Cette mélancolie particulière qui saisit celui qui reconnaît, dans les créations contemporaines, le fantôme de ses propres expériences passées n’est pas simple nostalgie pour ce qui fut, mais conscience aiguë de cette temporalité complexe où le passé ne cesse de revenir différemment, où l’origine ne cesse de se déplacer, où la première fois est toujours déjà une répétition. Mélancolie non pas comme regret stérile mais comme sagesse paradoxale qui perçoit, dans le flux incessant des innovations techniques, la persistance de certaines structures affectives fondamentales, de certaines manières d’être touché par le monde qui définissent peut-être ce qu’il y a de plus profondément humain dans notre relation aux technologies.
L’émotion évoquée par Hesse en exergue de ce texte – cette lumière qui a lui une fois dans la jeunesse, cette vision fugitive suivie d’une longue désillusion – trouve peut-être son écho dans cette expérience contemporaine des nostalgies numériques : moment privilégié où la fascination première pour les mondes générés par la machine se trouve réactivée, où l’émerveillement initial face à l’image créée ressurgit sous une forme nouvelle, détournée, consciente d’elle-même.
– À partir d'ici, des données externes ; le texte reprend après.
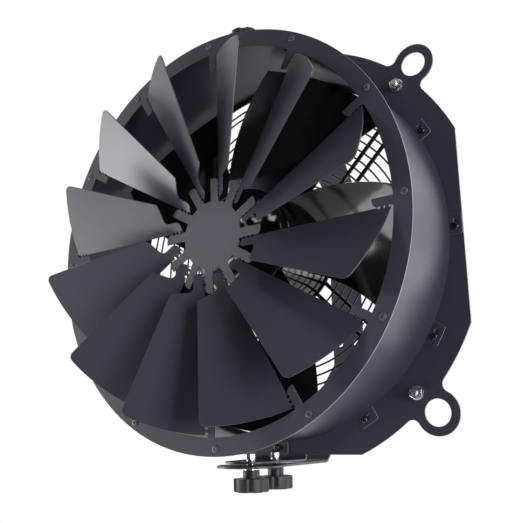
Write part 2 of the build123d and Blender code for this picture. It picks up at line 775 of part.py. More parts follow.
def blade_section(station):
    # Station 0 is inside the rotor and 1 beyond the tip; each section lies across its radius
    radius = blade_inner_r + station * (blade_outer_r - blade_inner_r)
    span = blade_root_span + station * (blade_tip_span - blade_root_span)
    chord = hypot(span, blade_depth)
    pitch = degrees(atan2(blade_depth, span))
    turn = radians(blade_turn + station**blade_sweep_power * blade_sweep)
    outwards = Vector(sin(turn), 0, cos(turn))
    across = Vector(cos(turn), 0, -sin(turn))
    plane = Plane(outwards * radius + Vector(0, blade_middle_y, 0), x_dir=across, z_dir=outwards)
    bow = chord * blade_camber
    with BuildSketch(plane.rotated((0, 0, pitch))) as section:
        with BuildLine():
            ThreePointArc((-chord / 2, 0), (0, bow), (chord / 2, 0))
            Line((chord / 2, 0), (chord / 2, blade_sheet))
            ThreePointArc((chord / 2, blade_sheet), (0, bow + blade_sheet), (-chord / 2, blade_sheet))
            Line((-chord / 2, blade_sheet), (-chord / 2, 0))
        make_face()
    return section.sketch


# Impeller: sickle blades lofted from root to tip and trimmed round, on a ring pressed on the rotor
ring_front_y = blade_middle_y - impeller_ring_length / 2
with BuildPart() as blade:
    loft([blade_section(station).faces()[0] for station in (0, 0.35, 0.7, 1)])
    with BuildSketch(front_plane(blade_middle_y + blade_tip_span)):
        Circle(blade_tip_r)
        Circle(rotor_r + impeller_ring_wall / 2, mode=Mode.SUBTRACT)
    extrude(amount=2 * blade_tip_span, mode=Mode.INTERSECT)

with BuildPart() as impeller:
    with BuildSketch(front_plane(ring_front_y)):
        Circle(rotor_r + impeller_ring_wall)
        Circle(rotor_r, mode=Mode.SUBTRACT)
    extrude(amount=-impeller_ring_length)
    for index in range(blade_count):
        add(blade.part, rotation=(0, index * 360 / blade_count, 0))
export(impeller.part, "impeller")
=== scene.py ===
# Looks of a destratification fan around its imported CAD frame, in metres
import bpy
import json
import math
from mathutils import Matrix, Vector

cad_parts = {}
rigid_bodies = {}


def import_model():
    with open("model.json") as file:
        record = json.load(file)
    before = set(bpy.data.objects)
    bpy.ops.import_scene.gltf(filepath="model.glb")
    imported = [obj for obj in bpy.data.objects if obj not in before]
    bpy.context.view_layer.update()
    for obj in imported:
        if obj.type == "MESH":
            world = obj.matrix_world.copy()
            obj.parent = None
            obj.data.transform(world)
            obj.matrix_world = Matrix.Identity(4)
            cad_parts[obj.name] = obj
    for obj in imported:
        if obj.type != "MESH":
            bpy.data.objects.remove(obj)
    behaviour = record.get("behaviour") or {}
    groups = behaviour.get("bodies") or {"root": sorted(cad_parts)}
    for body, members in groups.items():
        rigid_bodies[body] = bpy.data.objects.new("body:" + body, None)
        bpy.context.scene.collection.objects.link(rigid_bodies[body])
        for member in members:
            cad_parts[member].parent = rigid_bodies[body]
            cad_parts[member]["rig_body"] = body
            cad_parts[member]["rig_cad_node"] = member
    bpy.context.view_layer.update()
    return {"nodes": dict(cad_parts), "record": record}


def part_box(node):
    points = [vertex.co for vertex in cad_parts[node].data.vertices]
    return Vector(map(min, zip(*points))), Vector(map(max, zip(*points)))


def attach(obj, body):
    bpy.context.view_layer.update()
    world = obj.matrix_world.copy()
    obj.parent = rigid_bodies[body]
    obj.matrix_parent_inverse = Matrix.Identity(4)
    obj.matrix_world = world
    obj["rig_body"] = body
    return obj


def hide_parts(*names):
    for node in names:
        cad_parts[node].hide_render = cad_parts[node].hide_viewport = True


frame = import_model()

nodes = frame["nodes"]
print("frame loaded:", len(nodes), "nodes")


# Small helpers for node trees
def newGroup(name, inputs, outputs):
    group = bpy.data.node_groups.new(name, "ShaderNodeTree")
    for socketName, socketType, value in inputs:
        socket = group.interface.new_socket(socketName, in_out="INPUT", socket_type=socketType)
        if value is not None:
            socket.default_value = value
    for socketName, socketType in outputs:
        group.interface.new_socket(socketName, in_out="OUTPUT", socket_type=socketType)
    return group, group.nodes.new("NodeGroupInput"), group.nodes.new("NodeGroupOutput")


def link(tree, start, end):
    tree.links.new(start, end)


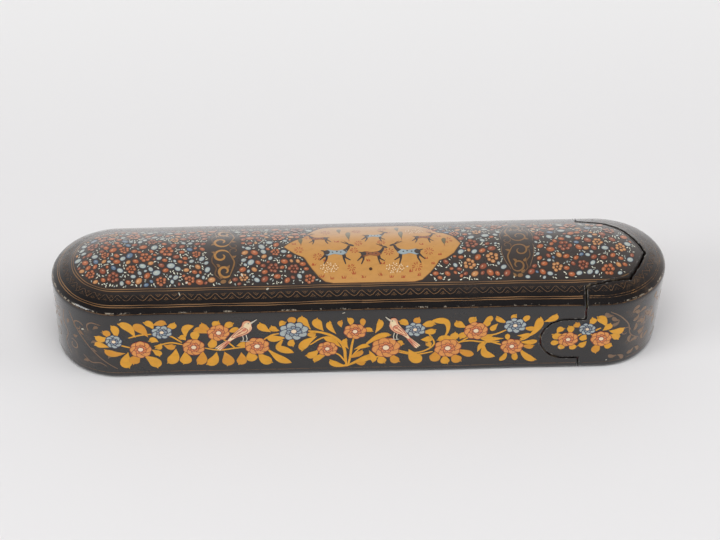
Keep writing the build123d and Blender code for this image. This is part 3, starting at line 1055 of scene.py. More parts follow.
def flower_ground():
    """The largest figures find their places first and the commas take what is left."""
    rng = random.Random(2024)
    rosettes = scattered(rng, 700, 2.8, 3.4, [])
    berries = scattered(rng, 9000, 1.5, 0.06, rosettes)
    small = scattered(rng, 5000, 0.95, 0.10, rosettes + berries)
    commas = scattered(rng, 22000, 0.36, 0.22, rosettes + berries + small)
    hues = [RUST] * 9 + [BRICK] * 5 + [ORANGE] * 3 + [PALE_BLUE] * 8 + [DEEP_BLUE]

    def spots(found, colours, unit, spread=pi):
        return [(on_dome, x, y, rng.uniform(-spread, spread), size / unit, rng.choice(colours))
                for x, y, size in found]

    repeat(rosette_motif(), TOP_PAINT, rosettes=spots(rosettes, [RUST, RUST, BRICK, ORANGE], 1.70))
    repeat(berry_motif(), TOP_PAINT, berries=spots(berries, hues, 0.88, 1.1),
           small_berries=spots(small, hues, 0.85))
    repeat(comma_motif(), TOP_PAINT, white_commas=spots(commas, [CHALK] * 2 + [DUSTY_CHALK], 0.33))


flower_ground()

# Scroll lenses. Two dark lens shapes cross the top between the flower grounds. Each holds
# curled scrolls and small leaves in dull bronze, mirrored front to back.
LENS_LEAVES = ((-2.4, 9.6, 0.8), (3.4, 9.0, 2.2), (-2.6, 16.2, 1.2), (2.5, 14.6, 2.4),
               (-5.4, 4.6, 0.4), (5.6, 2.2, 2.6))  # foot and the way that each points
LENS_RIMS = ([(-6.6, 2.0), (-6.9, 6.0), (-5.6, 10.5), (-3.4, 14.6)],
             [(7.0, 1.0), (7.2, 6.0), (5.8, 10.8), (4.6, 14.0)])


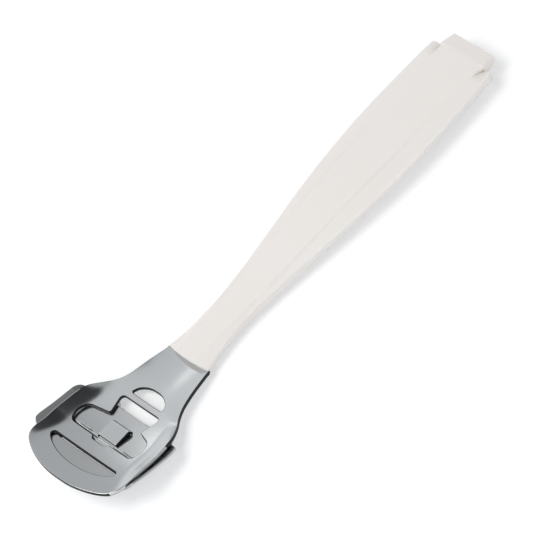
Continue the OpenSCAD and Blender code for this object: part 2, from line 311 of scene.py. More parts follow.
def cross_rod(name: str, x: Point, y: float, z: float, radius: float,
              bevel: float = 0.0) -> bpy.types.Object:
    """Make a rod along X, in millimetres.

    Args:
        name: Name of the piece.
        x: Where the rod starts and ends.
        y: Place of its axis along the tool.
        z: Height of its axis.
        radius: Radius of the rod.
        bevel: Width of the bevel round its two ends.

    Returns:
        The rod.
    """
    bpy.ops.mesh.primitive_cylinder_add(
        vertices=ROD_SIDES, radius=radius * MM, depth=(x[1] - x[0]) * MM,
        location=((x[0] + x[1]) / 2 * MM, y * MM, z * MM), rotation=(0, math.pi / 2, 0))
    piece = take_primitive(name)
    bake_place(piece)
    if bevel > 0:
        bevel_edges(piece, lambda ends: abs(ends[0].x - ends[1].x) < radius * MM / 100, bevel)
    return piece


# Sheet metal

def point_finder(loops: list[list[Point]]) -> KDTree:
    """Make a finder of the nearest point of some outlines.

    Args:
        loops: The outlines.

    Returns:
        The finder.
    """
    points = [point for loop in loops for point in loop]
    finder = KDTree(len(points))
    for index, (x, y) in enumerate(points):
        finder.insert((x, y, 0), index)
    finder.balance()
    return finder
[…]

Ce n’est plus l’innocence de la première découverte, mais ce n’est pas non plus son simple souvenir : c’est plutôt sa réinvention créatrice, sa métamorphose en une expérience qui est à la fois mémoire et actualité, à la fois reconnaissance et surprise.
Dans ce processus de réinvention constante, chaque génération redécouvre à sa manière cette lumière entrevue, cette étoile suivie puis perdue. Non pas comme simple répétition cyclique du même, mais comme spirale qui revient toujours à un point similaire mais jamais identique. Les échecs apparents dont parle Hesse ne sont peut-être que les moments nécessaires d’un processus plus vaste où chaque désillusion prépare une renaissance, où chaque abandon ouvre la possibilité d’une redécouverte. Ainsi, les nostalgies numériques contemporaines ne seraient pas tant le symptôme d’un épuisement créatif que les signes avant-coureurs d’une régénération possible, d’une réappropriation créatrice de possibilités techniques momentanément écartées mais jamais véritablement épuisées.